Work required:
Copy exactly the lines from the start of the data below through the one that carries "of the body", and only those.
(begin)
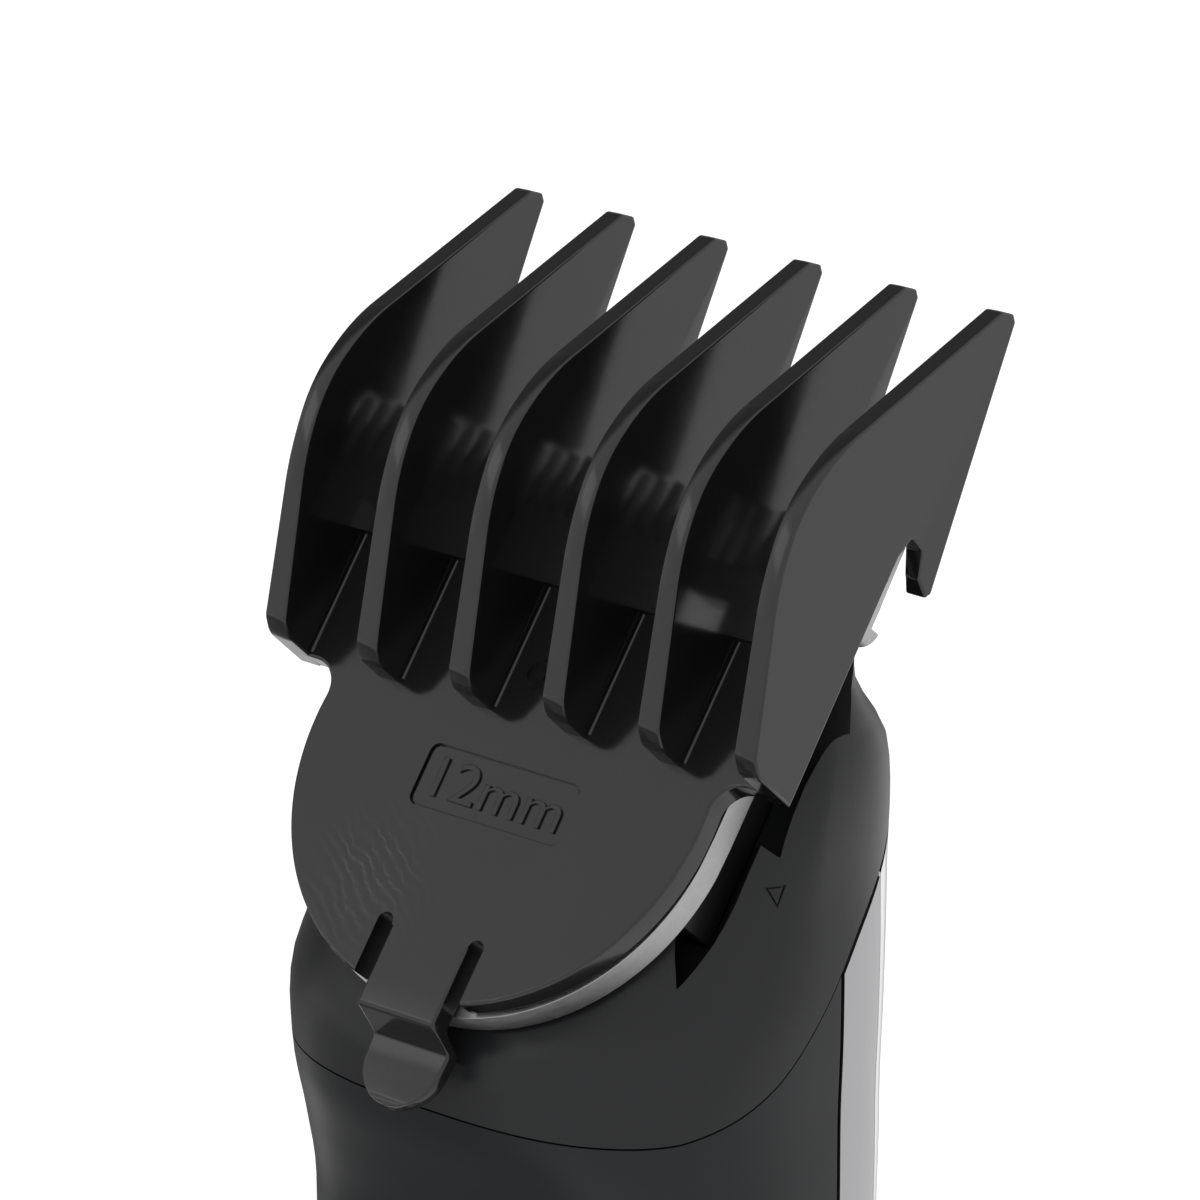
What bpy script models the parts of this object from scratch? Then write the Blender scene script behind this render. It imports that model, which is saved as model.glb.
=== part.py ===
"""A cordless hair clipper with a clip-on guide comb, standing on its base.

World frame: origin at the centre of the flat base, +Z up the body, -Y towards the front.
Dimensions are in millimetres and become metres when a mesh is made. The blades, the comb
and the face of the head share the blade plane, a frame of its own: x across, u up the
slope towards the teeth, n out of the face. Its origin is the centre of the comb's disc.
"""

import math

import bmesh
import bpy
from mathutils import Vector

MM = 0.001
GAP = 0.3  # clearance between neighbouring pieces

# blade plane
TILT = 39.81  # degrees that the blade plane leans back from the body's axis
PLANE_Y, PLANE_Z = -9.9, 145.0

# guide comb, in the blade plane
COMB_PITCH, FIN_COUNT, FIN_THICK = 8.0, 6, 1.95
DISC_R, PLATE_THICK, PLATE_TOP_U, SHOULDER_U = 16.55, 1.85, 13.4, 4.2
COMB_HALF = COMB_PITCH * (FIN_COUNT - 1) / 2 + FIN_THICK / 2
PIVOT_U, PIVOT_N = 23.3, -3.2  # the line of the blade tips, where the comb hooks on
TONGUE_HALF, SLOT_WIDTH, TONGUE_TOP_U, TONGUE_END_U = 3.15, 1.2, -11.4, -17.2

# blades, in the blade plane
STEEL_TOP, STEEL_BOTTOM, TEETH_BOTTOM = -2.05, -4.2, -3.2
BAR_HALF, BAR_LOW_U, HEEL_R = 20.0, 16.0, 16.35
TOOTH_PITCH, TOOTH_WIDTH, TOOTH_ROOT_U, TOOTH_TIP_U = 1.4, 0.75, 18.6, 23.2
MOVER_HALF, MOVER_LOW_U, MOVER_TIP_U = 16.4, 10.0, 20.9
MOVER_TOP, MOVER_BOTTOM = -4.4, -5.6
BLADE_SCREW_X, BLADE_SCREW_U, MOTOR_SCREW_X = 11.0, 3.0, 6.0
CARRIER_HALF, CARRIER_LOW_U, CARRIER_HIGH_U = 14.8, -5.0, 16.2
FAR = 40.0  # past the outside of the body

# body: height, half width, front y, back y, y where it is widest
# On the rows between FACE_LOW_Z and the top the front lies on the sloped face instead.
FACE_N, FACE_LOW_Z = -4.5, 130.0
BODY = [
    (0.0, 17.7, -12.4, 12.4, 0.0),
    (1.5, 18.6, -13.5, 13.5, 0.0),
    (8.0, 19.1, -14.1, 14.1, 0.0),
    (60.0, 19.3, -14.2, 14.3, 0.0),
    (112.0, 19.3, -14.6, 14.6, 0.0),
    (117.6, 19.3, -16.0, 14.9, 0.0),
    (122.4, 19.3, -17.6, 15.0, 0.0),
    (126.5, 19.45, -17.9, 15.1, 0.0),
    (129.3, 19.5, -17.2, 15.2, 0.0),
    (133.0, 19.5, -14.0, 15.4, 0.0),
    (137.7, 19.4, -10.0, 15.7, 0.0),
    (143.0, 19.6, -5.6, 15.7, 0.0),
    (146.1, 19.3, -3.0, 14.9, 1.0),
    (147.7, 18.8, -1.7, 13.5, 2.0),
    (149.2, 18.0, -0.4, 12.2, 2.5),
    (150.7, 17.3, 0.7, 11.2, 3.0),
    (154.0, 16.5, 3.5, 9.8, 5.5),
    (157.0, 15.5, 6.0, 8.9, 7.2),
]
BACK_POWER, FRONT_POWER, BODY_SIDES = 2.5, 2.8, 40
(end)
Answer to this task:
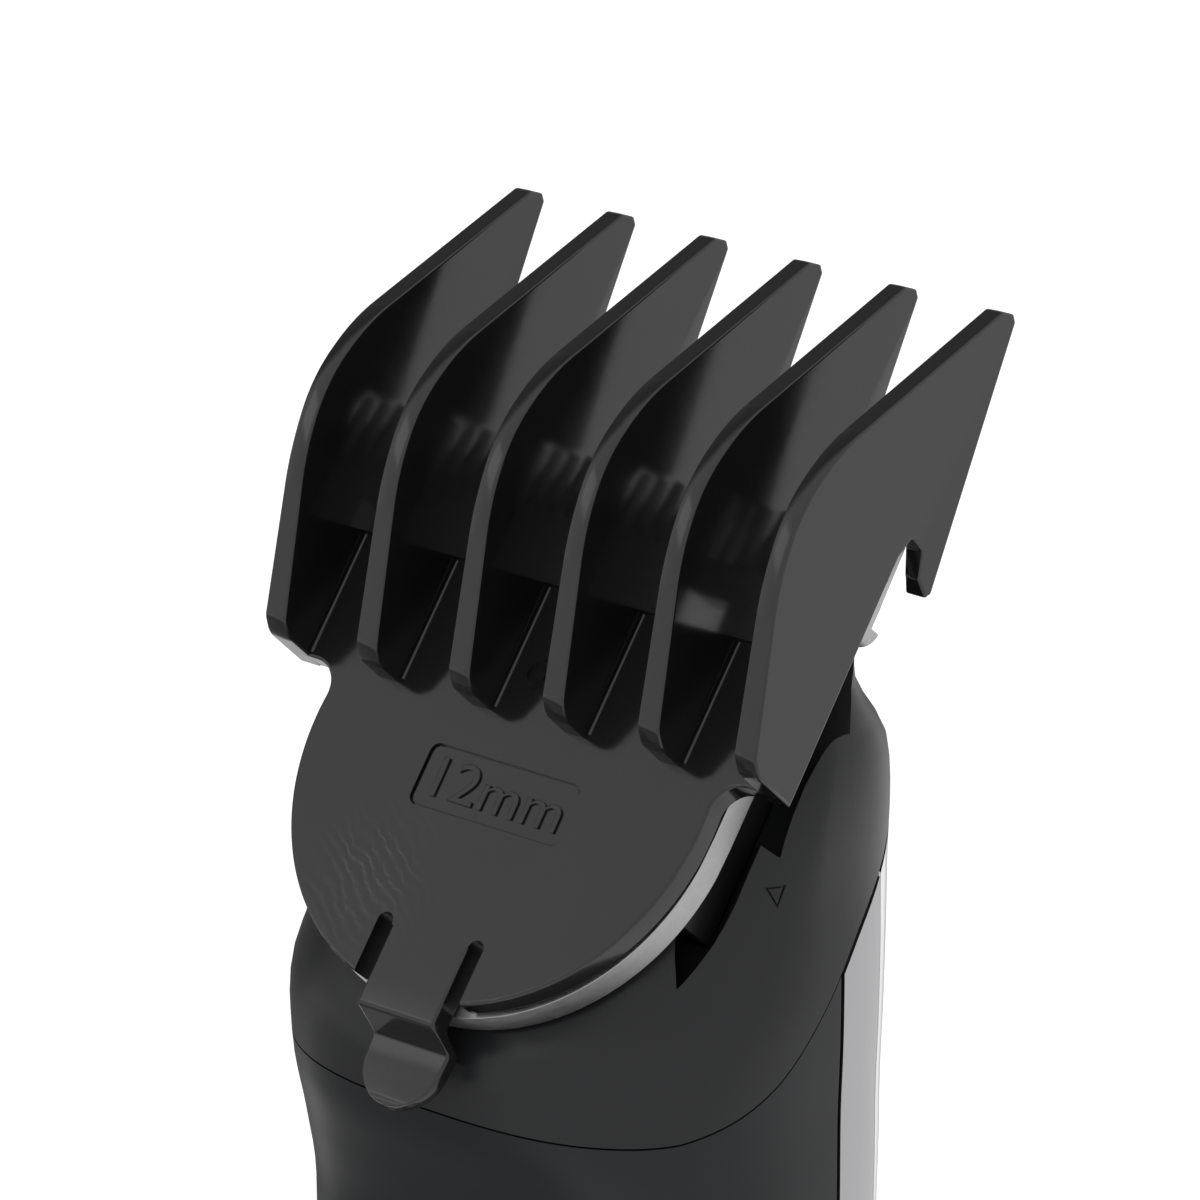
What bpy script models the parts of this object from scratch? Then write the Blender scene script behind this render. It imports that model, which is saved as model.glb.
=== part.py ===
"""A cordless hair clipper with a clip-on guide comb, standing on its base.

World frame: origin at the centre of the flat base, +Z up the body, -Y towards the front.
Dimensions are in millimetres and become metres when a mesh is made. The blades, the comb
and the face of the head share the blade plane, a frame of its own: x across, u up the
slope towards the teeth, n out of the face. Its origin is the centre of the comb's disc.
"""

import math

import bmesh
import bpy
from mathutils import Vector

MM = 0.001
GAP = 0.3  # clearance between neighbouring pieces

# blade plane
TILT = 39.81  # degrees that the blade plane leans back from the body's axis
PLANE_Y, PLANE_Z = -9.9, 145.0

# guide comb, in the blade plane
COMB_PITCH, FIN_COUNT, FIN_THICK = 8.0, 6, 1.95
DISC_R, PLATE_THICK, PLATE_TOP_U, SHOULDER_U = 16.55, 1.85, 13.4, 4.2
COMB_HALF = COMB_PITCH * (FIN_COUNT - 1) / 2 + FIN_THICK / 2
PIVOT_U, PIVOT_N = 23.3, -3.2  # the line of the blade tips, where the comb hooks on
TONGUE_HALF, SLOT_WIDTH, TONGUE_TOP_U, TONGUE_END_U = 3.15, 1.2, -11.4, -17.2

# blades, in the blade plane
STEEL_TOP, STEEL_BOTTOM, TEETH_BOTTOM = -2.05, -4.2, -3.2
BAR_HALF, BAR_LOW_U, HEEL_R = 20.0, 16.0, 16.35
TOOTH_PITCH, TOOTH_WIDTH, TOOTH_ROOT_U, TOOTH_TIP_U = 1.4, 0.75, 18.6, 23.2
MOVER_HALF, MOVER_LOW_U, MOVER_TIP_U = 16.4, 10.0, 20.9
MOVER_TOP, MOVER_BOTTOM = -4.4, -5.6
BLADE_SCREW_X, BLADE_SCREW_U, MOTOR_SCREW_X = 11.0, 3.0, 6.0
CARRIER_HALF, CARRIER_LOW_U, CARRIER_HIGH_U = 14.8, -5.0, 16.2
FAR = 40.0  # past the outside of the body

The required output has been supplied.